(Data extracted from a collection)

:::::

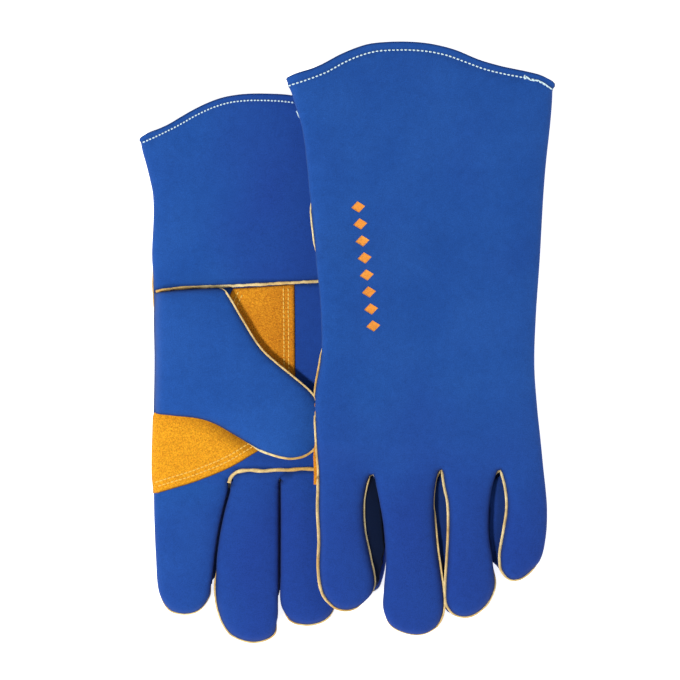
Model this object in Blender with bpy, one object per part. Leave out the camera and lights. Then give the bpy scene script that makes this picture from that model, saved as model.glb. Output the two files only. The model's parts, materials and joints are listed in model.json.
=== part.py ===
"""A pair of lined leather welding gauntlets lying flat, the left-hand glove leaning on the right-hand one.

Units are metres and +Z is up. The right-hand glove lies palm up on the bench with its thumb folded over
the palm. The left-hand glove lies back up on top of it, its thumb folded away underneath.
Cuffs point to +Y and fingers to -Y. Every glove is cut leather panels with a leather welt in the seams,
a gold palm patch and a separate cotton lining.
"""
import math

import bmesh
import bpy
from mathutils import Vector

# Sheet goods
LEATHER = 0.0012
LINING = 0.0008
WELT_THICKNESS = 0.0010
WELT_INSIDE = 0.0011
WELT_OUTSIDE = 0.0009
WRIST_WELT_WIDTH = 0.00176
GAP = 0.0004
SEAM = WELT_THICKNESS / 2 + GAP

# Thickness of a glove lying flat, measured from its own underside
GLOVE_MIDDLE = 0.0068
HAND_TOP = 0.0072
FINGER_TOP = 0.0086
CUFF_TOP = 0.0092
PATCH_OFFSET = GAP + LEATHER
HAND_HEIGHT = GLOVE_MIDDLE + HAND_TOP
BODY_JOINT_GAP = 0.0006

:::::

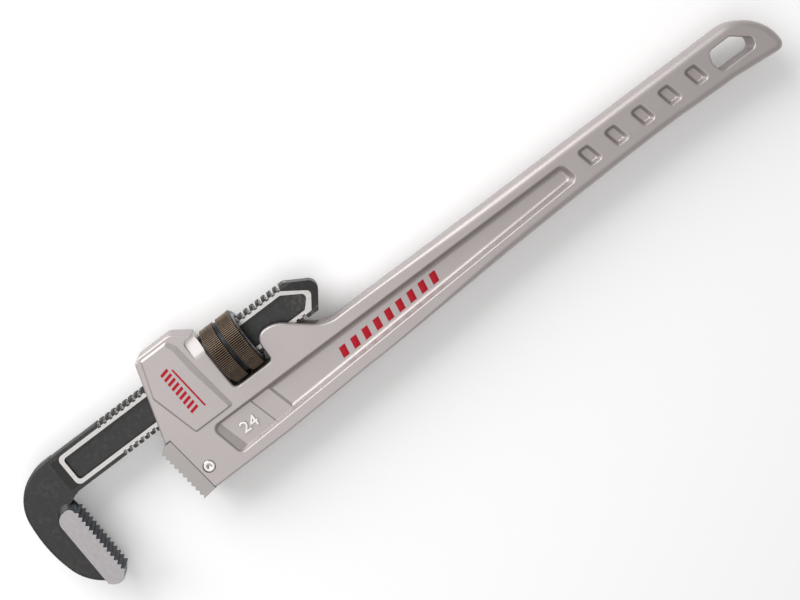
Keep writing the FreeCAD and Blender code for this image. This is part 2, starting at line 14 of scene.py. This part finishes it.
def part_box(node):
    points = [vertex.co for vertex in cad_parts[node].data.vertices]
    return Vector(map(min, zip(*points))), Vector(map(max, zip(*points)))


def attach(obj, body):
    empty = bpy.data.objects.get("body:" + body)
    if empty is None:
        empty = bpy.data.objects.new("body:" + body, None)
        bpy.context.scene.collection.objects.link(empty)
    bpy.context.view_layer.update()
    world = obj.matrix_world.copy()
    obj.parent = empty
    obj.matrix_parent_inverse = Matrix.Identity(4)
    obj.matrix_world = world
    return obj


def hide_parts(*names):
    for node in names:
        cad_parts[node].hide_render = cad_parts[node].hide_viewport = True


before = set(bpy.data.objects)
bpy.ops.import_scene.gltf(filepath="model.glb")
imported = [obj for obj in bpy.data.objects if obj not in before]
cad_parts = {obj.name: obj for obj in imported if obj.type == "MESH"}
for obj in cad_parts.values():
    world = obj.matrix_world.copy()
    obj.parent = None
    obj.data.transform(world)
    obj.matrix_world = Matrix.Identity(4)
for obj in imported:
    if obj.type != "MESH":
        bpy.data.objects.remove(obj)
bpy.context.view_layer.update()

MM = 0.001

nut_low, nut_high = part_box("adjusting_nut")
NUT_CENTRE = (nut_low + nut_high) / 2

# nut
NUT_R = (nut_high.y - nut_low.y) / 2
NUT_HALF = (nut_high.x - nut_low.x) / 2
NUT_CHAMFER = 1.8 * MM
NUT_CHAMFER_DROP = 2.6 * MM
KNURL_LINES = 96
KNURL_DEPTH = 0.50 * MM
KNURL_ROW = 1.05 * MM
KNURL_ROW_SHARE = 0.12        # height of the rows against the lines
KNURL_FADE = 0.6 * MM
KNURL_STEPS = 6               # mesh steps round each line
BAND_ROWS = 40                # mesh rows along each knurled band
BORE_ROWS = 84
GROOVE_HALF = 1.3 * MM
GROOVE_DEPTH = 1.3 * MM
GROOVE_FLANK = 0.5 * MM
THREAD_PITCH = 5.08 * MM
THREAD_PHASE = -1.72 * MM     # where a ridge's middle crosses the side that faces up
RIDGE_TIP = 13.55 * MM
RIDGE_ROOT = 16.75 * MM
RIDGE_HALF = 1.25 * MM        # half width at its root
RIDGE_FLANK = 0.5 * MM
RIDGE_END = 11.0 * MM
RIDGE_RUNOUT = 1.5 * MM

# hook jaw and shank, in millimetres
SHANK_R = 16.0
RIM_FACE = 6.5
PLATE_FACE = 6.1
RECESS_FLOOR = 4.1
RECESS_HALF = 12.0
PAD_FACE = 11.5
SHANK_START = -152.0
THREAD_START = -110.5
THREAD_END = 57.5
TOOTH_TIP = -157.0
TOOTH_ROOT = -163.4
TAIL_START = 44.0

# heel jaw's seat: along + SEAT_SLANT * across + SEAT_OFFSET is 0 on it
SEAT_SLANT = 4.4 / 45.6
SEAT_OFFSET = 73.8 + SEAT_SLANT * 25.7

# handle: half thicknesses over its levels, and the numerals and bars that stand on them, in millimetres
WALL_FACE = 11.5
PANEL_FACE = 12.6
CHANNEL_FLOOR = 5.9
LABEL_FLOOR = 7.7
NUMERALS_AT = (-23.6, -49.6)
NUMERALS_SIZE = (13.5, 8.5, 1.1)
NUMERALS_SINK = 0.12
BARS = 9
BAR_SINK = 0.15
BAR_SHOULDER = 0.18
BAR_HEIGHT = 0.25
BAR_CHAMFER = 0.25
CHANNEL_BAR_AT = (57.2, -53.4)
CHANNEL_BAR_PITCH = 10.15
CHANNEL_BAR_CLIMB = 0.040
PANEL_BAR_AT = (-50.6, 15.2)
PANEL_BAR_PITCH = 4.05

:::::

▶ **Exercise description**: Extract from the material all lines containing the string "that".

▶ **Written response**:
Model this object in Blender with bpy, one object per part. Leave out the camera and lights. Then give the bpy scene script that makes this picture from that model, saved as model.glb. Output the two files only. The model's parts, materials and joints are listed in model.json.
THREAD_PHASE = -1.72 * MM     # where a ridge's middle crosses the side that faces up
# handle: half thicknesses over its levels, and the numerals and bars that stand on them, in millimetres